* _Task description_
Set down the material once more, exactly as it appears.
————————
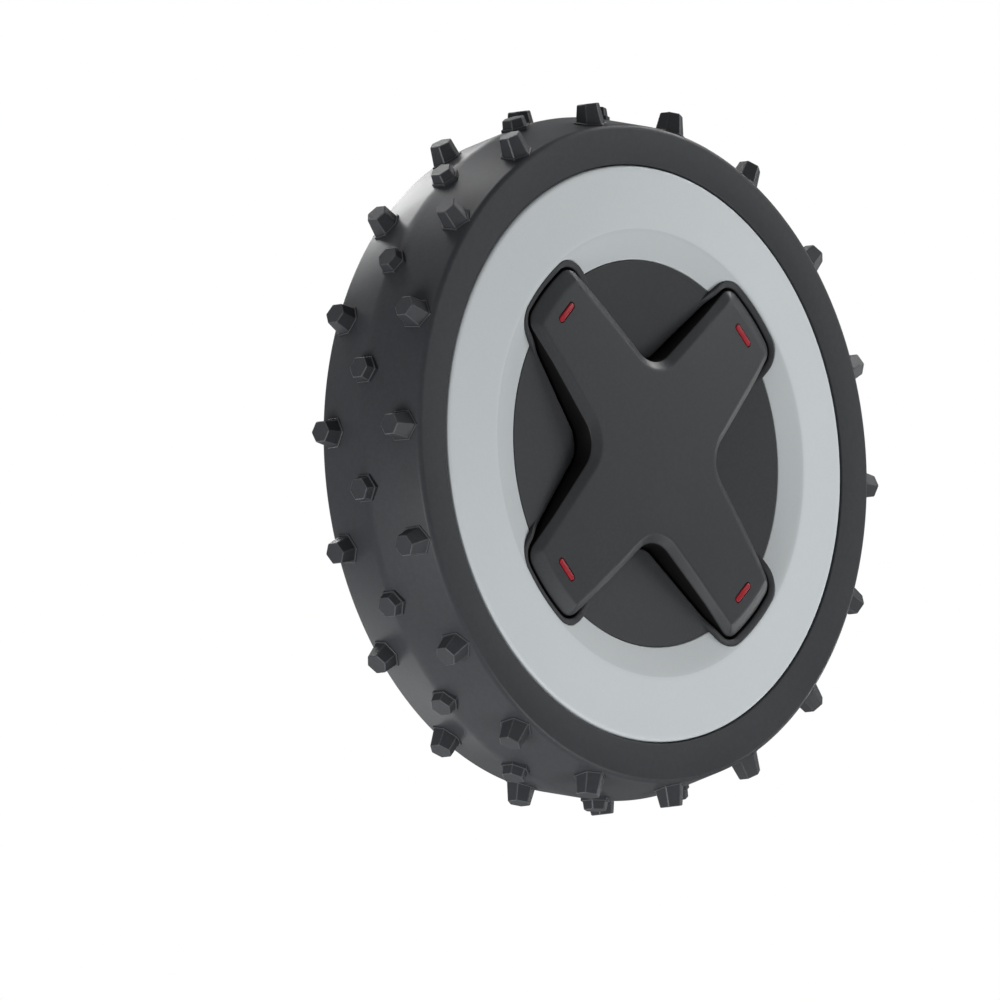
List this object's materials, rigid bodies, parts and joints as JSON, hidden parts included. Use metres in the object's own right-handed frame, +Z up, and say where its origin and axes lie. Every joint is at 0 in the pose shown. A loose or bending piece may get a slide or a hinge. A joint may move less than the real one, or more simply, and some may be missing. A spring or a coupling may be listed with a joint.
{
  "type": "robot vacuum wheel",
  "caption": "Studded rubber drive wheel on a ribbed plastic rim, with a light trim ring, a dished disc and a cross-shaped pull-off hub cap with red inlays.",
  "frame": {"origin": "the wheel's centre, on the axle line and midway across the tyre's width", "axes": "+Y along the axle towards the machine, so the outer face with the cap looks along -Y; +Z up; +X to the right seen from the outer face"},
  "size_m": [0.22, 0.0484, 0.22],
  "materials": {
    "tyre_rubber": "matte",
    "dark_moulding": "matte",
    "grey_moulding": "matte",
    "light_moulding": "satin",
    "cap_moulding": "matte",
    "red_inlay": "satin",
    "grip_rubber": "matte",
    "hub_metal": "satin",
    "fastener_steel": "satin"
  },
  "bodies": {
    "wheel": {"tyre": "tyre_rubber", "wheel_rim": "dark_moulding", "rear_ring": "dark_moulding", "rear_cover": "grey_moulding", "trim_ring": "light_moulding", "hub_disc": "dark_moulding", "drive_hub": "hub_metal", "axle_washer": "fastener_steel", "axle_nut": "fastener_steel", "cap_grip_upper_right": "grip_rubber", "cap_grip_upper_left": "grip_rubber", "cap_grip_lower_left": "grip_rubber", "cap_grip_lower_right": "grip_rubber", "hub_screws": "fastener_steel", "trim_screws": "fastener_steel", "disc_screws": "fastener_steel", "rear_cover_screws": "fastener_steel"},
    "cap": {"cross_cap": "cap_moulding", "red_inlay_upper_right": "red_inlay", "red_inlay_upper_left": "red_inlay", "red_inlay_lower_left": "red_inlay", "red_inlay_lower_right": "red_inlay"}
  },
  "joints": [
    {"name": "cap_slide", "type": "slide", "parent": "wheel", "child": "cap", "axis": [0, -1, 0], "range_m": [0, 0.03]}
  ]
}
————————
* _Exercise answer_
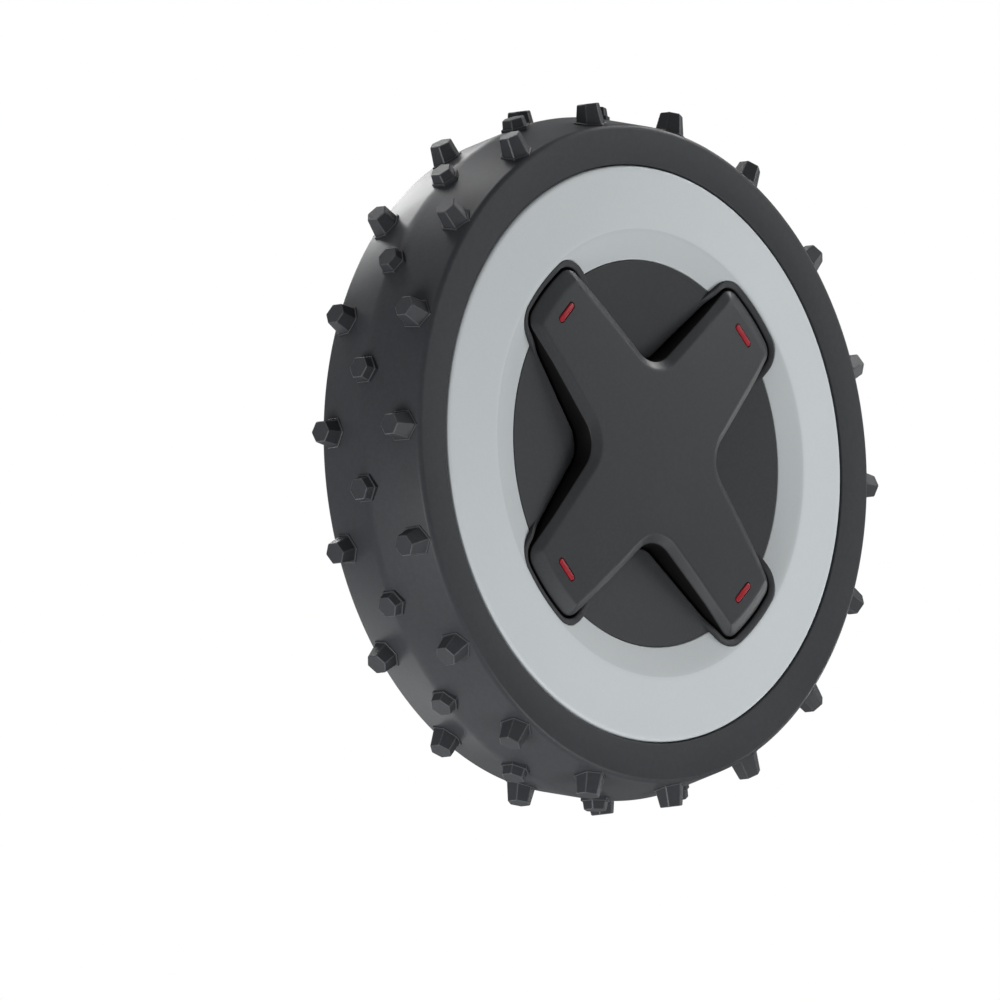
List this object's materials, rigid bodies, parts and joints as JSON, hidden parts included. Use metres in the object's own right-handed frame, +Z up, and say where its origin and axes lie. Every joint is at 0 in the pose shown. A loose or bending piece may get a slide or a hinge. A joint may move less than the real one, or more simply, and some may be missing. A spring or a coupling may be listed with a joint.
{
  "type": "robot vacuum wheel",
  "caption": "Studded rubber drive wheel on a ribbed plastic rim, with a light trim ring, a dished disc and a cross-shaped pull-off hub cap with red inlays.",
  "frame": {"origin": "the wheel's centre, on the axle line and midway across the tyre's width", "axes": "+Y along the axle towards the machine, so the outer face with the cap looks along -Y; +Z up; +X to the right seen from the outer face"},
  "size_m": [0.22, 0.0484, 0.22],
  "materials": {
    "tyre_rubber": "matte",
    "dark_moulding": "matte",
    "grey_moulding": "matte",
    "light_moulding": "satin",
    "cap_moulding": "matte",
    "red_inlay": "satin",
    "grip_rubber": "matte",
    "hub_metal": "satin",
    "fastener_steel": "satin"
  },
  "bodies": {
    "wheel": {"tyre": "tyre_rubber", "wheel_rim": "dark_moulding", "rear_ring": "dark_moulding", "rear_cover": "grey_moulding", "trim_ring": "light_moulding", "hub_disc": "dark_moulding", "drive_hub": "hub_metal", "axle_washer": "fastener_steel", "axle_nut": "fastener_steel", "cap_grip_upper_right": "grip_rubber", "cap_grip_upper_left": "grip_rubber", "cap_grip_lower_left": "grip_rubber", "cap_grip_lower_right": "grip_rubber", "hub_screws": "fastener_steel", "trim_screws": "fastener_steel", "disc_screws": "fastener_steel", "rear_cover_screws": "fastener_steel"},
    "cap": {"cross_cap": "cap_moulding", "red_inlay_upper_right": "red_inlay", "red_inlay_upper_left": "red_inlay", "red_inlay_lower_left": "red_inlay", "red_inlay_lower_right": "red_inlay"}
  },
  "joints": [
    {"name": "cap_slide", "type": "slide", "parent": "wheel", "child": "cap", "axis": [0, -1, 0], "range_m": [0, 0.03]}
  ]
}